The paper presents a method for editing images using deep inverse rendering (encoder/decoder): an image is decomposed into a semantic, textural and geometric representation, which then is combined to produce the original image. The intermediate representations can be edited, altering the final image based on the type of modification (eg, 3D rotation-translation-scaling, texture). I like the idea of inverse rendering for scene understanding and modification, and the paper proposes a good way of achieving it with deep architectures. Moreover, allowing the modifications of the geometric/texture representations is useful and can lead to further investigation of such edits. My main concern is about the quality of the edits. The paper claims keeping the texture consistent (L200) but this is not the case for example in Figure 5 (b). The color is similar, but the overall texture is very different. Also, regarding the pose not being polluted, do you refer to a case for example of having a car at 30 degrees and the texture of 90 degrees? It would be good to include explanatory figures (eg for L154-157). Having only 1 cad model is limited. What if the shape doesn't fit the object in the image (eg a sedan). A scaling factor can't compensate for the difference in shape. I didn't completely understand the translation parameterization (L111-L122) and why it is important. If the goal is a 3D edit of an object, why do you need to encode-decode all the elements in the scene and not only the effected (eg car+road)? Why you did not try on KITTI, so a comparison with [Mousavian] is more fair (they were trained on KITTI only?). At Section 4.2, it would be good to include an example of the baselines (at least in the supplementary). Summary. Quality: the presented results include only few examples and the quality is not good, especially compared to [Wang]. The texture and pose edits look plausible in some cases but in my opinion the claimed decomposition has not been achieved. Clarity: the paper is difficult to follow, with dense content (eg L111-L114) Originality and significance: the work is original and the problem is interesting.

Reviewer 2

This paper proposes to learn to extract scene representations by incorporating 3D models into a deep generative model. The learned inverse graphics model can be applied to 3D scene manipulation. The paper is well motivated, noting that contemporary deep generative models do not support simulation tasks involving object manipulation, which could be very important to agents interacting with and planning in real world environments. At a high level, the model works by disentangling 3D structure from texture in the encoder and the decoder models. Re-rendering can be performed by e.g. editing 3D attributes while fixing other, disentangled attributes such as texture. - Can the model handle occluded objects? - L117 - what does it mean that “the distance conditioned on the patch is not a well distributed quantity”? Do you mean the patch resulting from the crop according the encoder’s bounding box prediction? And what distance is being referred to - is it the translation offset t? I would have expected the bounding box itself to encode t. Overall this part of the paper was confusing to me. - How do you learn the encoder of 3D attributes such q and t?
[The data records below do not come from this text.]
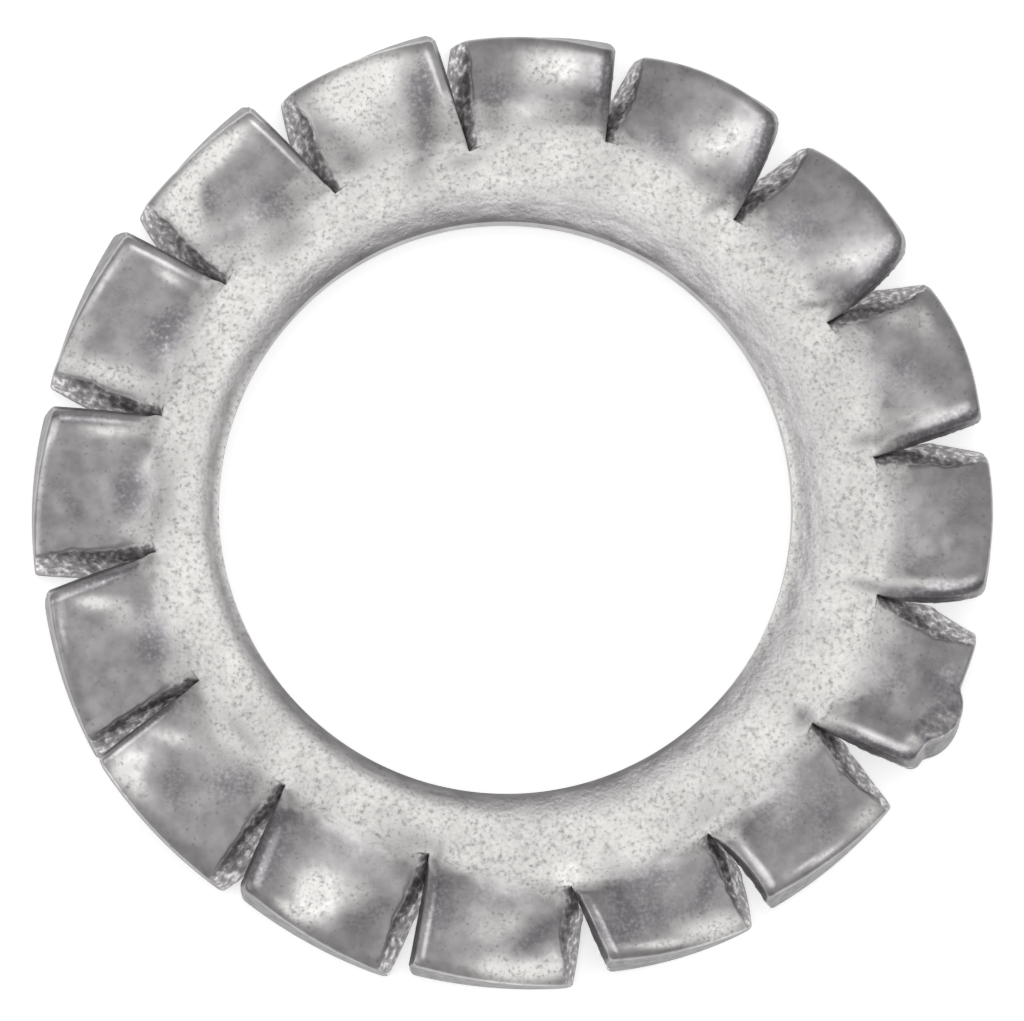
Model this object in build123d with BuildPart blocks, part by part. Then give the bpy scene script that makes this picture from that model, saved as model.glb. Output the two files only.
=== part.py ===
from build123d import *
from math import cos, radians, tan
import os

# A toothed lock washer, stamped in one piece from spring-steel strip.
# Sixteen teeth are lanced around a flat ring and twisted like propeller blades, so that one
# end of each tooth bites the nut and its other end bites the part below.
# The origin is the centre of the bore at mid thickness, and +Z is the washer's axis.

# Blank
bore_diameter = 10.6
outer_diameter = 17.7
sheet_thickness = 0.9
bore_rollover = 0.25         # drawn-in edge on the side that the bore punch entered
bore_burr_break = 0.05       # tumbled edge on the far side

# Lancing and twisting
tooth_count = 16
slit_root_diameter = 13.55   # circle through the inner ends of the slits
first_slit_bearing = 97.9    # degrees from +X
slit_root_gap = 0.06
slit_rim_gap = 0.30
tip_twist = 16.0             # degrees that a tooth has turned by at the rim
twist_exponent = 1.5         # above 1, the twist gathers towards the rim

# The two cut faces of a tooth; the sizes that fade are full at the rim and shrink inwards
sheared_depth = 0.42         # smooth part of each cut face
rollover_width = 0.24        # fades: drawn-in edge beside the smooth part
rollover_depth = 0.12        # fades
tear_slant = 0.40            # fades: how far the torn part leans
fade_floor = 0.12            # share of a fading size that is left at the bend line

# Out-of-centre stamping, measured from the bore centre
runout_bearing = -14.0
lancing_runout = 0.26
blank_runout = 0.10
rim_trim_stock = 0.2         # length that a tooth has to spare before its rim is trimmed

# The one damaged tooth, counted clockwise from the first slit: a blow on its rim dished the
# face and squeezed a lobe out
struck_tooth = 6
lobe_radius = 0.75
lobe_stand_out = 0.28
lobe_thinning = 0.08         # how far the lobe lies below each face
lobe_nose_bulge = 0.2        # how far its rounded edge bellies out
dish_radius = 2.4
dish_depth = 0.12
dish_setback = 0.35          # from the rim to the deepest point of the dish

pitch = 360 / tooth_count
rim_radius = outer_diameter / 2
bend_reach = slit_root_diameter / 2 * cos(radians(pitch / 2))
tooth_length = rim_radius - bend_reach
stock_reach = rim_radius + abs(lancing_runout - blank_runout) + rim_trim_stock
section_count = 4
runout_direction = Vector(1, 0, 0).rotate(Axis.Z, runout_bearing)
lancing_centre = runout_direction * lancing_runout
blank_centre = runout_direction * blank_runout


def section_plane(bearing, reach):
    """Plane across a tooth, turned by its twist; local X runs to the lowered end."""
    outwards = Vector(1, 0, 0).rotate(Axis.Z, bearing)
    turn = tip_twist * ((reach - bend_reach) / tooth_length) ** twist_exponent
    sideways = Vector(0, 1, 0).rotate(Axis.Z, bearing)
    sideways = sideways.rotate(Axis((0, 0, 0), outwards), -turn)
    return Plane(lancing_centre + outwards * reach, x_dir=sideways, z_dir=outwards)


def make_tooth(bearing):
    """One tooth, lofted outwards from its bend line and trimmed square to its twist."""
    top = sheet_thickness / 2
    with BuildPart() as tooth:
        for step in range(section_count):
            reach = bend_reach + (stock_reach - bend_reach) * step / (section_count - 1)
            share = min(1, (reach - bend_reach) / tooth_length)
            grown = max(fade_floor, share)
            gap = slit_root_gap + (slit_rim_gap - slit_root_gap) * share
            half = reach * tan(radians(pitch / 2)) - gap / 2
            slant = tear_slant * grown
            flat_half = half - rollover_width * grown
            wall_top = top - rollover_depth * grown
            wall_end = top - sheared_depth
            with BuildSketch(section_plane(bearing, reach)):
                with BuildLine():
                    raised = TangentArc((-flat_half, top), (-half, wall_top), tangent=(-1, 0))
                    lowered = TangentArc((flat_half, -top), (half, -wall_top), tangent=(1, 0))
                    Polyline(raised @ 1, (-half, wall_end), (slant - half, -top), lowered @ 0)
                    Polyline(lowered @ 1, (half, -wall_end), (half - slant, top), raised @ 0)
                make_face()
        loft()

        # A disc swept along a lean that matches the twist leaves the rim square to the tooth.
        # It is drawn facing inwards, which keeps its seam off the rim.
        tip = section_plane(bearing, rim_radius)
        twist_per_mm = radians(tip_twist) * twist_exponent / tooth_length
        lean = (tip.y_dir + tip.x_dir * rim_radius * twist_per_mm) * 2 * sheet_thickness
        disc_plane = Plane(blank_centre - lean, x_dir=-tip.z_dir, z_dir=tip.y_dir)
        with BuildSketch(disc_plane):
            Circle(rim_radius)
        extrude(amount=2 * lean.length, dir=lean, mode=Mode.INTERSECT)
    return tooth.part


def strike_rim(tooth, bearing):
    """The same tooth after the blow: a thinner lobe stands out of a dished rim."""
    tip = section_plane(bearing, rim_radius)
    lobe_centre = tip.origin + tip.z_dir * (lobe_stand_out - lobe_radius)
    lobe_top = sheet_thickness / 2 - lobe_thinning
    nose_start = lobe_radius - lobe_nose_bulge
    with BuildPart() as struck:
        add(tooth)
        with BuildSketch(Plane(lobe_centre, x_dir=-tip.x_dir, z_dir=tip.z_dir)):
            with BuildLine():
                nose = ThreePointArc(
                    (nose_start, -lobe_top), (lobe_radius, 0), (nose_start, lobe_top)
                )
                Polyline(nose @ 1, (0, lobe_top), (0, -lobe_top), nose @ 0)
            make_face()
        revolve(axis=Axis(lobe_centre, tip.y_dir), revolution_arc=180)
        dish_height = sheet_thickness / 2 + dish_radius - dish_depth
        with Locations(tip.origin - tip.z_dir * dish_setback + tip.y_dir * dish_height):
            Sphere(dish_radius, mode=Mode.SUBTRACT)
    return struck.part


teeth = []
for number in range(1, tooth_count + 1):
    tooth_bearing = first_slit_bearing - pitch * (number - 0.5)
    new_tooth = make_tooth(tooth_bearing)
    if number == struck_tooth:
        new_tooth = strike_rim(new_tooth, tooth_bearing)
    teeth.append(new_tooth)

with BuildPart() as washer:
    with BuildSketch(Plane.XY.offset(-sheet_thickness / 2)):
        with Locations(lancing_centre):
            RegularPolygon(slit_root_diameter / 2, tooth_count, rotation=first_slit_bearing)
        Circle(bore_diameter / 2, mode=Mode.SUBTRACT)
    extrude(amount=sheet_thickness)
    bore_edges = washer.edges().filter_by(GeomType.CIRCLE).sort_by(Axis.Z)
    fillet(bore_edges[-1], bore_rollover)
    chamfer(bore_edges[0], bore_burr_break)
    add(teeth)

washer.part.label = "washer"
os.makedirs("parts", exist_ok=True)
export_step(washer.part, "parts/washer.step")
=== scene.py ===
from math import pi, radians

import bmesh
import bpy
import numpy as np
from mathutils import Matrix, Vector, noise


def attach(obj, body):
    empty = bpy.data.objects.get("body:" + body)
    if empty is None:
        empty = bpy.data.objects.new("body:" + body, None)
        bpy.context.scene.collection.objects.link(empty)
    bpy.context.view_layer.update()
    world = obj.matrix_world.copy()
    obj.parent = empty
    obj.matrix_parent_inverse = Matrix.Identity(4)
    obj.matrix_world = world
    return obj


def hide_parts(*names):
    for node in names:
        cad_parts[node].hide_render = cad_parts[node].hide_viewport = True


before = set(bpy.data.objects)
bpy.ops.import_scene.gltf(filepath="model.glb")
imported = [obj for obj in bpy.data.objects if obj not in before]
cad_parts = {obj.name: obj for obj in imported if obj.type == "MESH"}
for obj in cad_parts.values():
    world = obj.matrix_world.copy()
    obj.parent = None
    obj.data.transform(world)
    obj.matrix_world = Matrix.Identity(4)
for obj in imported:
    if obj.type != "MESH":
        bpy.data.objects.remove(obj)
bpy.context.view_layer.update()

# ---------------------------------------------------------------------------------------------
# The washer. One stamping of hardened spring-steel strip, zinc plated all over.
# A flat ring is blanked, sixteen slits are lanced in from its rim, and a die twists each tooth
# between them, so that its clockwise end stands up and its other end hangs down.

mm = 0.001
thickness = 0.9 * mm
bore_radius = 5.3 * mm

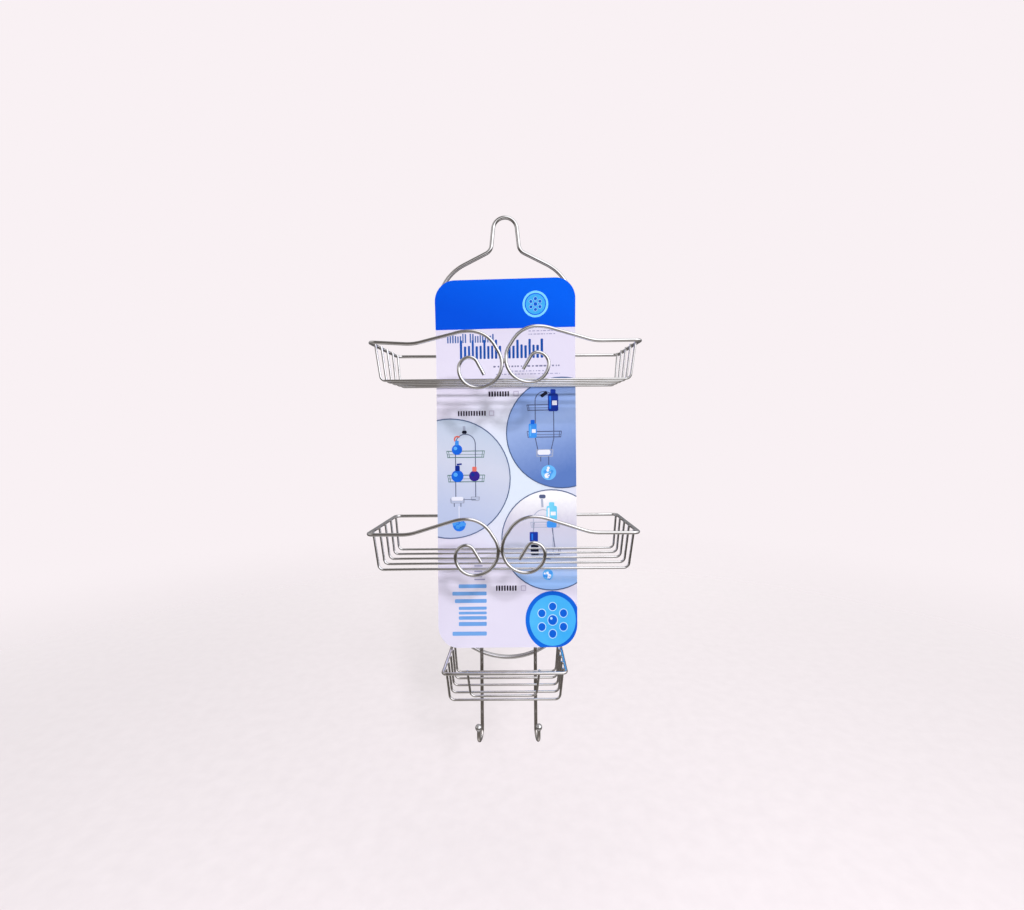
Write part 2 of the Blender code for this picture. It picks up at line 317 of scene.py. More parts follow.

Do you assume there are ground truth labels? (Later in the implementation details it seems there are either ground truth labels or an approximately differentiable renderer is used. It may improve the clarity of the paper to explain this earlier, and give more details). - How important is it to use a GAN for texture synthesis? Since the network is trained as an auto-encoder, I do not see a need for multi-modality in the generator network, so in theory a simple deterministic model could be used, which might speed up training. - Fig 6: is there a reason that the background details change in the edited images? It would seem possible to copy pixels directly from the source for the regions that do not contain objects.

Reviewer 3

== Summary == This paper tackles the road scene manipulation problem by disentangling texture, semantic, and geometric information from a single image. A deep encoder-decoder network is introduced to learn such a disentangled representation. For each of the object instance, the method further infers the 3D object pose as its 3D-aware representation. Several image manipulation applications are demonstrated, thanks to a fully-disentangled 3D-aware representation. Experimental evaluations are conducted on KITTI and Cityscape benchmarks. == Quality and Originality == Overall, this paper is quite interesting and experimental results are promising. However, reviewer does have a few concerns about the proposed 3D-aware model. Hopefully, these concerns can be addressed in the rebuttal. == Object shape representation == Reviewer is a bit concerned as only one car model is used across all car instances (L169-L170). It does not sound like a principled approach for 3D disentangling in general. For example, the proposed approach is going to fail on object categories such as trucks, cyclists, or pedestrians. == Object occlusion == Reviewer is also concerned whether the proposed 3D-aware geometric inference method is robust to partial occlusions. For example, it might not be a good strategy to treat each car independently if one is occluded by the other. In some cases, the context information could help when there is partial occlusion. However, reviewer is not sure whether the current architecture (Figure 2: looks like the three streams are independent) addresses the issue mentioned here. == Indoor vs. Road Scene == As it is not shown in the main paper, reviewer would like to know the performance in indoor scene. This is a very critical point, as the title of the submission is about scene manipulation instead of road scene manipulation. == Missing references == References are incomplete regarding the interpretable 2D/3D representation in deep encoder-decoder networks. -- Attribute2Image: Conditional Image Generation from Visual Attributes, Yan et al. In ECCV 2016. -- Neural Face Editing with Intrinsic Image Disentangling, Shu et al. In CVPR 2017. -- Material Editing Using a Physically Based Rendering Network, Liu et al. In ICCV 2017. -- MoFA: Model-based Deep Convolutional Face Autoencoder for Unsupervised Monocular Reconstruction, Tewari et al. In ICCV 2017. -- Self-Supervised Intrinsic Image Decomposition, Janner et al. In NIPS 2017.